**Task description**
In the records below, pick out all lines containing the word "parts".

**Listed entries**

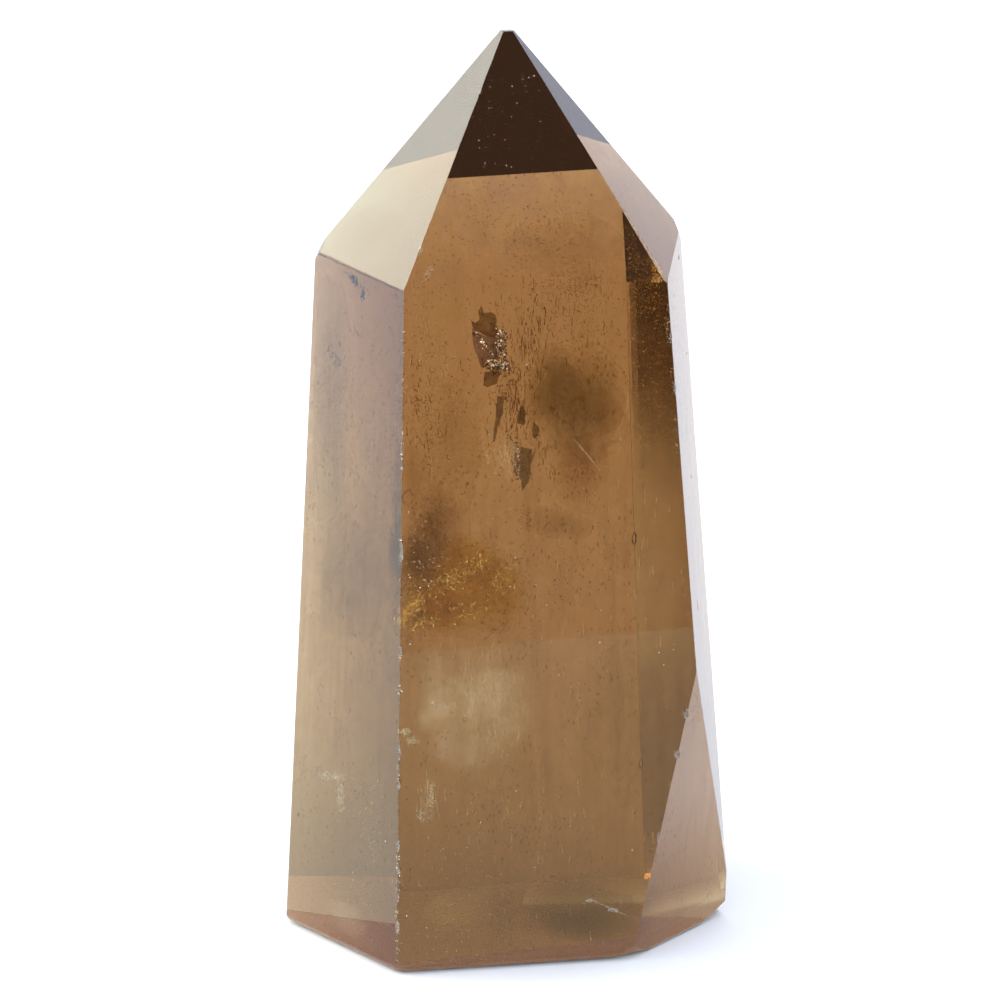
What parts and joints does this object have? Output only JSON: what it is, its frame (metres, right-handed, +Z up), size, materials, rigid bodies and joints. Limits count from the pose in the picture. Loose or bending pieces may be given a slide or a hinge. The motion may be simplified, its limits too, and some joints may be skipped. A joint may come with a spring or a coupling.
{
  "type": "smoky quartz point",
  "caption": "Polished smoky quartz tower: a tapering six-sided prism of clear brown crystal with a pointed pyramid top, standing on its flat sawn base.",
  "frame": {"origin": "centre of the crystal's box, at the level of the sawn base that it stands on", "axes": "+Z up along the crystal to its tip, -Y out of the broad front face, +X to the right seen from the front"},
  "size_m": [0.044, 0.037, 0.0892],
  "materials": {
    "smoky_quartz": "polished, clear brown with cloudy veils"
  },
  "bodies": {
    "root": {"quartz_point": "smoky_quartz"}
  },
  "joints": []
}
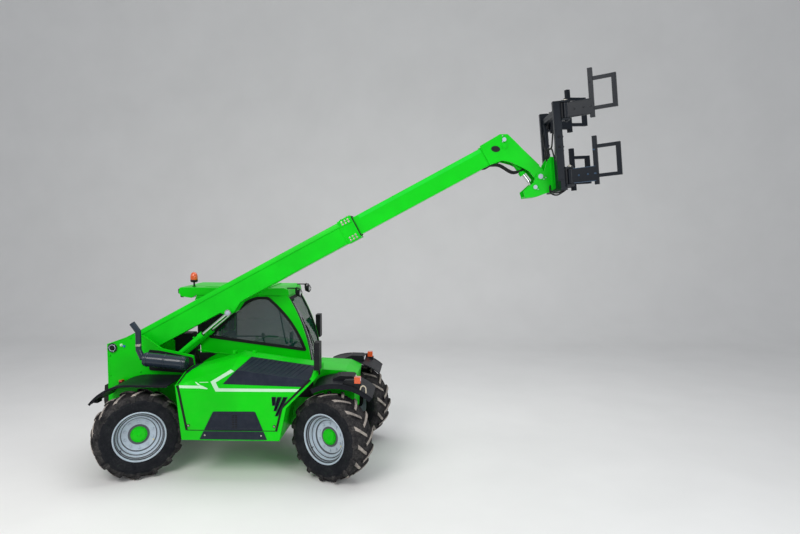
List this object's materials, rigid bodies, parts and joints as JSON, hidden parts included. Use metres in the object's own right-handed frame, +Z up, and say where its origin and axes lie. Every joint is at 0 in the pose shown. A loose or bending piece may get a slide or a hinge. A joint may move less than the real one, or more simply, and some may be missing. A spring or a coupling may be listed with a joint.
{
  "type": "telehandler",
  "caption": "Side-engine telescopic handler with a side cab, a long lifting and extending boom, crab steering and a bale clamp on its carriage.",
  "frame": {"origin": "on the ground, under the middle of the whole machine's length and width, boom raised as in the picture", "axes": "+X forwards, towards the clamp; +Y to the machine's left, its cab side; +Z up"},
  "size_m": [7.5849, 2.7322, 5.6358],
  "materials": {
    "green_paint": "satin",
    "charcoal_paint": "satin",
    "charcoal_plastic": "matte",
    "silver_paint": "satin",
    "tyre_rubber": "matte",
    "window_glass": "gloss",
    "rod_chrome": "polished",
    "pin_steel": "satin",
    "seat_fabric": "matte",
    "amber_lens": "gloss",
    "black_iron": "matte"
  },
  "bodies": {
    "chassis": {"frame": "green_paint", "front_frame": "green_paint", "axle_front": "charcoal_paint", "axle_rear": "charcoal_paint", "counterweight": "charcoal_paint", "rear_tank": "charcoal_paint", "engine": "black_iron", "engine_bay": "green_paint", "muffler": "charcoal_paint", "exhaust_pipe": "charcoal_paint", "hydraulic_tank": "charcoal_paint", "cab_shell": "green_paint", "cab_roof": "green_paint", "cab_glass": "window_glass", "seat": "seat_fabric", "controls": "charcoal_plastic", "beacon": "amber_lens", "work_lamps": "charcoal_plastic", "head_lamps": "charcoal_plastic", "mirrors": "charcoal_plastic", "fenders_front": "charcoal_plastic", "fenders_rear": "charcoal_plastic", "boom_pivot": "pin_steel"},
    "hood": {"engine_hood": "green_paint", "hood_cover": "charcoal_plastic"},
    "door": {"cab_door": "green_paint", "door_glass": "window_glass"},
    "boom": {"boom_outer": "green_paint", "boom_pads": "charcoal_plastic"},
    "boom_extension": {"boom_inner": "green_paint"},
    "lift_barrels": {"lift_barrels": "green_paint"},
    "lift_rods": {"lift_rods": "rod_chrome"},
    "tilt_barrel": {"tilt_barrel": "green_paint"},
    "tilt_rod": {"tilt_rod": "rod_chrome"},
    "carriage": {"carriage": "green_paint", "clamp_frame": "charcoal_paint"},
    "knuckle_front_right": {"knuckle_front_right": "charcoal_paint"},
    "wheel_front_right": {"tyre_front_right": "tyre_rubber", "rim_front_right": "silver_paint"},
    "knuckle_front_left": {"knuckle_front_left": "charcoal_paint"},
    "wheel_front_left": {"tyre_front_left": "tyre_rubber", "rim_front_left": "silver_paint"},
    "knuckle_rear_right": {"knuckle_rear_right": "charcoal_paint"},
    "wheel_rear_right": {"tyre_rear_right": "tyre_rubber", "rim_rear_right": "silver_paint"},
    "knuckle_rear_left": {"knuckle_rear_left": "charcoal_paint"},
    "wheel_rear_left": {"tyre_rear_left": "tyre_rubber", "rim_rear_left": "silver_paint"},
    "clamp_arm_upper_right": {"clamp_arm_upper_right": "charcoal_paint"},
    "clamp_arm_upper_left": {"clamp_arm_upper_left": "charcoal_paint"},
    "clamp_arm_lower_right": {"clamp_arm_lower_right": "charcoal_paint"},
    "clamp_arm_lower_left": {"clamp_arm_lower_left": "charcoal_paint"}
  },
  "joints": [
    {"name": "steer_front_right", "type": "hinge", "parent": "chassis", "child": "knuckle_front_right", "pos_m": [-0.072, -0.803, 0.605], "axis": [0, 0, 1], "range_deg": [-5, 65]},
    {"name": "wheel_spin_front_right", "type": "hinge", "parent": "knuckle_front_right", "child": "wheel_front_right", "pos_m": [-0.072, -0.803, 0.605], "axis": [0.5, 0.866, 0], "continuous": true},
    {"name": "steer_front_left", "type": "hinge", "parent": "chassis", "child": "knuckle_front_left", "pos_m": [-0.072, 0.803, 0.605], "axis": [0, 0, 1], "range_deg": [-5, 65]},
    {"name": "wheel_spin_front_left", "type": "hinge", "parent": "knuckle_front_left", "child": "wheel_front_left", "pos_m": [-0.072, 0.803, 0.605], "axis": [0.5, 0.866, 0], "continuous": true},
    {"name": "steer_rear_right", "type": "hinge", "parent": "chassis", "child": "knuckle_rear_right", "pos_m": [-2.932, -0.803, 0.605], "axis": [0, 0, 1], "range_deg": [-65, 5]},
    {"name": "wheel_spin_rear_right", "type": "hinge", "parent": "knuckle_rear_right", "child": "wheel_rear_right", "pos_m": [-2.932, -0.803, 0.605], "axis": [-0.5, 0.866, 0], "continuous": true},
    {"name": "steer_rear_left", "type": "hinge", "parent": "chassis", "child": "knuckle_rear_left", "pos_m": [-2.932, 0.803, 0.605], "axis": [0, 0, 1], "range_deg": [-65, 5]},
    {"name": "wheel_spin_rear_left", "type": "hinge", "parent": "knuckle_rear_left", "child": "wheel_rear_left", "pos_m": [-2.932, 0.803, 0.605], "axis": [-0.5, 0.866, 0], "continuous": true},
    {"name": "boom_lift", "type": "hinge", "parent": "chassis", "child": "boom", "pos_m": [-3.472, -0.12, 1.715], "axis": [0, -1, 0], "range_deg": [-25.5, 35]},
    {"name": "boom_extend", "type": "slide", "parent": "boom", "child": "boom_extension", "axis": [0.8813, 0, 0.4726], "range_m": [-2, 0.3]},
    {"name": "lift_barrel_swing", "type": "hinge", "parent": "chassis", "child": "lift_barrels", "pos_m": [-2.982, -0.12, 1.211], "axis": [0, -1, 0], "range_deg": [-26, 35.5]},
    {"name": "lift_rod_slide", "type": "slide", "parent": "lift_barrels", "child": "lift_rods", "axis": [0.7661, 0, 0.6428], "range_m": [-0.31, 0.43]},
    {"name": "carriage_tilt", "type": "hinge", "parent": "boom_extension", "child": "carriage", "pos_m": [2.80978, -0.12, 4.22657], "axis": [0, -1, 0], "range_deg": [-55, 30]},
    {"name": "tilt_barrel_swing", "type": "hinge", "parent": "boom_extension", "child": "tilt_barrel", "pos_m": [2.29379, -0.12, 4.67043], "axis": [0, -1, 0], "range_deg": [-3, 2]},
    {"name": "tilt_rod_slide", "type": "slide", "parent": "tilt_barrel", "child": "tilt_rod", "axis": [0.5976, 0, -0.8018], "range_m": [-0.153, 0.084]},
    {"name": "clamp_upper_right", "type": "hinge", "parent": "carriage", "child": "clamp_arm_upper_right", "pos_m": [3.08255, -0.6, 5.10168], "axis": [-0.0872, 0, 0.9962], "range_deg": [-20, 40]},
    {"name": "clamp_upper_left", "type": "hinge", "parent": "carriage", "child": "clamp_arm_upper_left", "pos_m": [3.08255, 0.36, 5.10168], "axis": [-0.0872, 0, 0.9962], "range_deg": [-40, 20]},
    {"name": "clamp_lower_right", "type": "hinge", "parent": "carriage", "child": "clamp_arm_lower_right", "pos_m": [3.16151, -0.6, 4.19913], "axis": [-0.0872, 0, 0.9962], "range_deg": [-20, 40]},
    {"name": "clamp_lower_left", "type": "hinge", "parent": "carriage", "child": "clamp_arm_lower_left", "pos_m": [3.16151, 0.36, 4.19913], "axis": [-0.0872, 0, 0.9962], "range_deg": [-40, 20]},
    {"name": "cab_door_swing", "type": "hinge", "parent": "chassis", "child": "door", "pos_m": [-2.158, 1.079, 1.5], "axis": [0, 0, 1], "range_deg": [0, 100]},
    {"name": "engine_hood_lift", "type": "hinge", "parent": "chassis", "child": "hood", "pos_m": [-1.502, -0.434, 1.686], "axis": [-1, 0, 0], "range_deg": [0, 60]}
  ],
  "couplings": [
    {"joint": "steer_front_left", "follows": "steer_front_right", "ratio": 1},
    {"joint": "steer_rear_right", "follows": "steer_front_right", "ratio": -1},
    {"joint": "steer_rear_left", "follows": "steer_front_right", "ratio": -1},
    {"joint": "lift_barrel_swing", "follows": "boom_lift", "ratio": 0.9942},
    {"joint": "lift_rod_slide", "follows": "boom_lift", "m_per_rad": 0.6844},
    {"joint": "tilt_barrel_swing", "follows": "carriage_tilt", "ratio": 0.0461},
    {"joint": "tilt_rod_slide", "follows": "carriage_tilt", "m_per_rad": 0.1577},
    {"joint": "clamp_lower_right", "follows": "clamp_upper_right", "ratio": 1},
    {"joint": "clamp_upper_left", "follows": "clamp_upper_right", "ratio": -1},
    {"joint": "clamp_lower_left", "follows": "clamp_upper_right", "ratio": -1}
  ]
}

**Written answer**
What parts and joints does this object have? Output only JSON: what it is, its frame (metres, right-handed, +Z up), size, materials, rigid bodies and joints. Limits count from the pose in the picture. Loose or bending pieces may be given a slide or a hinge. The motion may be simplified, its limits too, and some joints may be skipped. A joint may come with a spring or a coupling.
List this object's materials, rigid bodies, parts and joints as JSON, hidden parts included. Use metres in the object's own right-handed frame, +Z up, and say where its origin and axes lie. Every joint is at 0 in the pose shown. A loose or bending piece may get a slide or a hinge. A joint may move less than the real one, or more simply, and some may be missing. A spring or a coupling may be listed with a joint.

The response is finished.